A friend of mine, who managed an MCA act during the period recounted here, told me of his first meeting with the MCA executive who is one of the central characters in “Stiffed.” “You know how it is in this business,” the executive said. “It’s done on mirrors,"--an allusion not only to cocaine, the coin of the realm, but also to the shifting illusions of devious accounting and disguised deals. This sort of morsel is more evocative and telling, and cuts more piercingly to the quick, than the bulk of “Stiffed,” which, in the end, emerges as little more than an overblown story of everyday larceny.
For its Mafia window dressing, “Stiffed,” like “Hit Men” and “Big Beat Heat,” conjures the shade of Morris Levy, the legendary figure whose ties to the Genovese family lay at the heart of rock ‘n’ roll’s marriage to the Mafia. Levy, the industry’s lender of last resort, made his fortune draining the blood, figuratively and perhaps literally, from a succession of rock ‘n’ roll acts that began in the early 1950s and did not end until his death in 1991.

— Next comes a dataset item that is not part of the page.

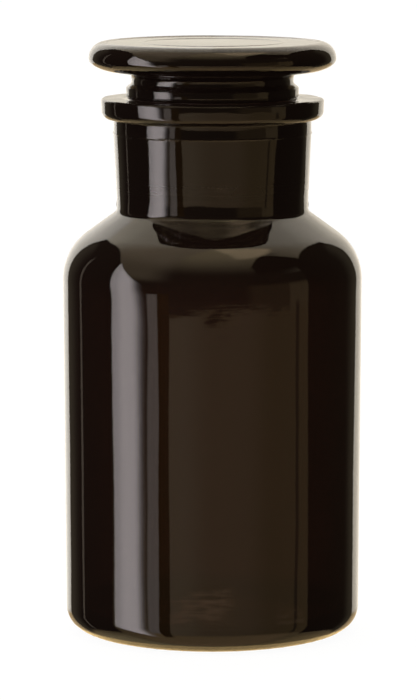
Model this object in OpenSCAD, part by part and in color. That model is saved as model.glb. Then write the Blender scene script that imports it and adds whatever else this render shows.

Since it is Levy on whom these books rely for their darkest effects, it is regrettable that none of them delves beyond the common knowledge concerning him. An investigative agency in New York holds extensive files on Levy; but it appears that neither Dannen, Jackson, nor Knoedelseder knows of this repository. Dannen, I have been told, had access to Aaron Schecter, Levy’s longtime account, who likely knows more about Levy’s dealings than anyone else; yet, inexplicably, Dannen did not seek Schecter’s guidance in “Hit Men.” And nowhere has there been an investigation into Levy’s suspected murder of James Sheppard, lead singer of the Heartbeats and Shep & the Limelights.
It is the tale of Levy that should be told in full; for that is the story to which all these books would serve merely as lengthy footnotes.
For now, the secret history of the music business, in all its vile infamy and wild glory, remains to be written.